## START Data for this task

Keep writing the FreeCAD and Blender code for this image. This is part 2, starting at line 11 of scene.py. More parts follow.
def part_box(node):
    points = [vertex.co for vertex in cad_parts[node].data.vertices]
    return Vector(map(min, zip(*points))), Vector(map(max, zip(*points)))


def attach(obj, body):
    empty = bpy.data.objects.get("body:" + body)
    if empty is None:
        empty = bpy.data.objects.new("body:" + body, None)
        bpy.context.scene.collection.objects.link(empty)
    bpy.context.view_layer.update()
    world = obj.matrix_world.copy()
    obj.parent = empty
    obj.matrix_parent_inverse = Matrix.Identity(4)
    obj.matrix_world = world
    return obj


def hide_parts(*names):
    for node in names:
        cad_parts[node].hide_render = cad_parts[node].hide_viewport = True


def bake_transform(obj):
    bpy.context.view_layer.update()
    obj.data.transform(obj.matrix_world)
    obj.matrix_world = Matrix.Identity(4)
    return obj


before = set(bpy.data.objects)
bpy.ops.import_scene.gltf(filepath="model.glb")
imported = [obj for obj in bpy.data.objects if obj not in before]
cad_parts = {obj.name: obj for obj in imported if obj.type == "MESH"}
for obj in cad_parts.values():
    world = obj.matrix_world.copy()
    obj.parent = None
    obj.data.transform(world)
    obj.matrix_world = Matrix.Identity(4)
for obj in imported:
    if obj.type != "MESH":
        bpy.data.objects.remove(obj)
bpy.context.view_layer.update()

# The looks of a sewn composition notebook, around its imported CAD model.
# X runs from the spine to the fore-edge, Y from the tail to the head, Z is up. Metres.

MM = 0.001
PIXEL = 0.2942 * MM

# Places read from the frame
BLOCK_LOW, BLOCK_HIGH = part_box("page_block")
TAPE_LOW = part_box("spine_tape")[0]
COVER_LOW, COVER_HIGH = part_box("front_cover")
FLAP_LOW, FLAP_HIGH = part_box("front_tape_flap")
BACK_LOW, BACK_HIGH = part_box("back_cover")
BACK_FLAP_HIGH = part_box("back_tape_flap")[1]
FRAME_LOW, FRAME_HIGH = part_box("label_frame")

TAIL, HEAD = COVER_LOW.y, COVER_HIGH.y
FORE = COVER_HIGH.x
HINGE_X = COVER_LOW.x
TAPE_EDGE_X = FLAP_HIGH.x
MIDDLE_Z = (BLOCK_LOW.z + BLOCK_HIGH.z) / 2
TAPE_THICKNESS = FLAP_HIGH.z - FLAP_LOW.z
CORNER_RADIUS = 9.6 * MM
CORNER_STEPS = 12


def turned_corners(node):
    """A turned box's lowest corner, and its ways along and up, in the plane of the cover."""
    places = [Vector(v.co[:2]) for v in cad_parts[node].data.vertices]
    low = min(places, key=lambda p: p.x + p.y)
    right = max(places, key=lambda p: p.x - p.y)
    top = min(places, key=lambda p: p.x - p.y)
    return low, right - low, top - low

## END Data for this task
## START Data for this task

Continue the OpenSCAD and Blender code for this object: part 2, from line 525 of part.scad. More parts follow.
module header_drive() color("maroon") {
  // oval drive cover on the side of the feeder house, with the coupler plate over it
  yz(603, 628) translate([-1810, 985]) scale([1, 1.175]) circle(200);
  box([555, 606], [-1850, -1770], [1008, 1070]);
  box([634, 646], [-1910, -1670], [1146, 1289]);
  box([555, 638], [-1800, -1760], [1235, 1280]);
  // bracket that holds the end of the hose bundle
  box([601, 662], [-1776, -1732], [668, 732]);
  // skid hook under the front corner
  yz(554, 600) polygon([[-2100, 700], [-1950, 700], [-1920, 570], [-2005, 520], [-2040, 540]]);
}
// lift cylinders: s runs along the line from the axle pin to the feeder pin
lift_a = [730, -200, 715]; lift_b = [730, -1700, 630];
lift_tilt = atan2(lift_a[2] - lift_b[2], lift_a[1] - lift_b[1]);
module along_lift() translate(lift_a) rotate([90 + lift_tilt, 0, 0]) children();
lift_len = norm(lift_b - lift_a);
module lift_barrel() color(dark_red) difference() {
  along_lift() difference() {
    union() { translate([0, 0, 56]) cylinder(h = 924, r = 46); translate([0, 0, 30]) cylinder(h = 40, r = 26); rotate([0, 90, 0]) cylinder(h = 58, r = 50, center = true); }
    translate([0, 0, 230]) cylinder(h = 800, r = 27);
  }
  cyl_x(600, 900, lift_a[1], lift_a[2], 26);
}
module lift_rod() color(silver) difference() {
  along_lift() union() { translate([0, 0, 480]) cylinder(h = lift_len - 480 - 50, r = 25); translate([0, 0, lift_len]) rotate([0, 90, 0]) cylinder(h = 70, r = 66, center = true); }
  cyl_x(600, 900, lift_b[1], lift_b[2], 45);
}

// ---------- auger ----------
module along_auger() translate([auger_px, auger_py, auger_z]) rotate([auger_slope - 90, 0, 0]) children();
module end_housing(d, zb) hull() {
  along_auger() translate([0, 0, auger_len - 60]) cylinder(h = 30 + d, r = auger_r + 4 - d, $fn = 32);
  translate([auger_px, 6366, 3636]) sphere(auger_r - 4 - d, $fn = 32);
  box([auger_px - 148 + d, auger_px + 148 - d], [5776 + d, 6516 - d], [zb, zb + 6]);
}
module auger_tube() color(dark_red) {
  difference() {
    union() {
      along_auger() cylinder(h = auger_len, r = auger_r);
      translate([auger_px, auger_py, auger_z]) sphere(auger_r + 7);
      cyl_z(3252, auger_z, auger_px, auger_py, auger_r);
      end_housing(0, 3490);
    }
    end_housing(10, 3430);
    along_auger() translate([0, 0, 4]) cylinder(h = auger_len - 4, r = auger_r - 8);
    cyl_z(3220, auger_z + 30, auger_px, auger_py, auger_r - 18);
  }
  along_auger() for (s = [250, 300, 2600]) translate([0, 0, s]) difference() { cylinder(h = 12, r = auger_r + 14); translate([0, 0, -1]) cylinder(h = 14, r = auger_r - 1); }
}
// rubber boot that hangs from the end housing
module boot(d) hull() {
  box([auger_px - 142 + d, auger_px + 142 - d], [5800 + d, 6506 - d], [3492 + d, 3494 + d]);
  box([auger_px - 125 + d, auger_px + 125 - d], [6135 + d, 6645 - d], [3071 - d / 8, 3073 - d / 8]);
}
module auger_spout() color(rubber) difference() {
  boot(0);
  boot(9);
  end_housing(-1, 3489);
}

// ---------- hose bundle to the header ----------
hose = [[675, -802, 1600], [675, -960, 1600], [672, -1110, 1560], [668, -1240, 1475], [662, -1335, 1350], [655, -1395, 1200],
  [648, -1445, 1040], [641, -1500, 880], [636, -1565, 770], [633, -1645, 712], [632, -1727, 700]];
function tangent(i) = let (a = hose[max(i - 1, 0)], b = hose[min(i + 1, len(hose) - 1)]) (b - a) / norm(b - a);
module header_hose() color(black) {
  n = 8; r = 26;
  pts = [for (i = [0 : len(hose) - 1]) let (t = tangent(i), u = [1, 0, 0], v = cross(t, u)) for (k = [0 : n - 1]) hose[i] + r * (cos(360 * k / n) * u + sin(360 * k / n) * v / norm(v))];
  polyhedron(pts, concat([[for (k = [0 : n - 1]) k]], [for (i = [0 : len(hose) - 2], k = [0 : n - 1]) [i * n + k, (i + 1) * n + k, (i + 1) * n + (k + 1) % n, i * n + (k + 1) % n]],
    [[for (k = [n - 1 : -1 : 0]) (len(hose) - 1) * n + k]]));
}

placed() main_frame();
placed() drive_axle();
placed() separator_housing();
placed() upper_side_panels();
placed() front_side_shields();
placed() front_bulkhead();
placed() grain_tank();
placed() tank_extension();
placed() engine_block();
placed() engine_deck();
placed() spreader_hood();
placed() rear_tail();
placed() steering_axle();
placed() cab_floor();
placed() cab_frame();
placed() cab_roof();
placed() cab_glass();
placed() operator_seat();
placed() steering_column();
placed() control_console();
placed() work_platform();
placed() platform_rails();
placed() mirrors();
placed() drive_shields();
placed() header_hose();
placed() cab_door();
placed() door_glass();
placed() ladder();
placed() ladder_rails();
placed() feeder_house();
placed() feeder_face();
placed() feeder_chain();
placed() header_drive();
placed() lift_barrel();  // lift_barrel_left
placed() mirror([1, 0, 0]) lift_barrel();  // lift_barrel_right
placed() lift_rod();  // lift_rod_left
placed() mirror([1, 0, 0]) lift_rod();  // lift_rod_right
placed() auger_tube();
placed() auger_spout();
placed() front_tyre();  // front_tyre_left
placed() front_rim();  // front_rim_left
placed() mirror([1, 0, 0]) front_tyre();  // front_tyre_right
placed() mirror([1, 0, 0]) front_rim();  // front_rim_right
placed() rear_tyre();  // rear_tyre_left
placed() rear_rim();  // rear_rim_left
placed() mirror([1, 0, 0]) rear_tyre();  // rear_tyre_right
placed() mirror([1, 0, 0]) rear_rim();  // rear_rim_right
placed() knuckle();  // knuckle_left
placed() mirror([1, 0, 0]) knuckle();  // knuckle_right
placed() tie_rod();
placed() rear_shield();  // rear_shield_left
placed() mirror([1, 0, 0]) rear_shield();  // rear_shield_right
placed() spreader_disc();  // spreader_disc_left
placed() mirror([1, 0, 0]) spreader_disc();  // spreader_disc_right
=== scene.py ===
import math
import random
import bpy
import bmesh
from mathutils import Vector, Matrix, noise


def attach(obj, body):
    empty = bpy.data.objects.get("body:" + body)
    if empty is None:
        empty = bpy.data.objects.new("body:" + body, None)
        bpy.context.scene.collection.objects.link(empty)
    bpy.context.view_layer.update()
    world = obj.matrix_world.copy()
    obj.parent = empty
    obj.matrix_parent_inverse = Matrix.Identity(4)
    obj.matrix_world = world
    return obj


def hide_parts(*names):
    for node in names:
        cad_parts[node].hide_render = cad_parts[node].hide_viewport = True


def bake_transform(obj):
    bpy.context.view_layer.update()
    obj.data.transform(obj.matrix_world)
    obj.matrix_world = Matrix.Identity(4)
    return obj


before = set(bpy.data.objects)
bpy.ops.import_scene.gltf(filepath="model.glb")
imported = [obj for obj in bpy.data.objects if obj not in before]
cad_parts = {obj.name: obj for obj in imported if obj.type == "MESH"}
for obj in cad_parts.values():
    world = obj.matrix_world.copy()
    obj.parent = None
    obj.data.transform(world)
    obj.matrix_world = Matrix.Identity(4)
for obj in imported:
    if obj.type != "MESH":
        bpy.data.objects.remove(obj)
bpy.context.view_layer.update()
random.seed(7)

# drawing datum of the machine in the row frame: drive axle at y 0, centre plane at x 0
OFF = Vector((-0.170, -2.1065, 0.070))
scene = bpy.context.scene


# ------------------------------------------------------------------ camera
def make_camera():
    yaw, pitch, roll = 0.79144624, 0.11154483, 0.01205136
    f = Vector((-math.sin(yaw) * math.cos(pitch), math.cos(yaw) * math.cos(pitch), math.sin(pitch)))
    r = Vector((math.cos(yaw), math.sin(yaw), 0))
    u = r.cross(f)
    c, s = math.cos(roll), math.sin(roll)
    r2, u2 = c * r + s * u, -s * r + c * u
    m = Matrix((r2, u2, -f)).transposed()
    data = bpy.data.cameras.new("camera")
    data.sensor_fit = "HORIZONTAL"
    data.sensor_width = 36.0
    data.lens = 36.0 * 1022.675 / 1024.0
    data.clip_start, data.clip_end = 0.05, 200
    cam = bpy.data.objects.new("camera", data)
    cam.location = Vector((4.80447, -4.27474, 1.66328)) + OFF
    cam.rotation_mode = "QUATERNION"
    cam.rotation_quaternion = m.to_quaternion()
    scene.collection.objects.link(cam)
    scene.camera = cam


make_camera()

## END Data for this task

§ Written instruction:
Take the line that contains "placed() tie_rod();", the line that contains "random.seed(7)", and all lines between, and give them again exactly; include no other line.

§ Response to the task:
placed() tie_rod();
placed() rear_shield();  // rear_shield_left
placed() mirror([1, 0, 0]) rear_shield();  // rear_shield_right
placed() spreader_disc();  // spreader_disc_left
placed() mirror([1, 0, 0]) spreader_disc();  // spreader_disc_right
=== scene.py ===
import math
import random
import bpy
import bmesh
from mathutils import Vector, Matrix, noise


def attach(obj, body):
    empty = bpy.data.objects.get("body:" + body)
    if empty is None:
        empty = bpy.data.objects.new("body:" + body, None)
        bpy.context.scene.collection.objects.link(empty)
    bpy.context.view_layer.update()
    world = obj.matrix_world.copy()
    obj.parent = empty
    obj.matrix_parent_inverse = Matrix.Identity(4)
    obj.matrix_world = world
    return obj


def hide_parts(*names):
    for node in names:
        cad_parts[node].hide_render = cad_parts[node].hide_viewport = True


def bake_transform(obj):
    bpy.context.view_layer.update()
    obj.data.transform(obj.matrix_world)
    obj.matrix_world = Matrix.Identity(4)
    return obj


before = set(bpy.data.objects)
bpy.ops.import_scene.gltf(filepath="model.glb")
imported = [obj for obj in bpy.data.objects if obj not in before]
cad_parts = {obj.name: obj for obj in imported if obj.type == "MESH"}
for obj in cad_parts.values():
    world = obj.matrix_world.copy()
    obj.parent = None
    obj.data.transform(world)
    obj.matrix_world = Matrix.Identity(4)
for obj in imported:
    if obj.type != "MESH":
        bpy.data.objects.remove(obj)
bpy.context.view_layer.update()
random.seed(7)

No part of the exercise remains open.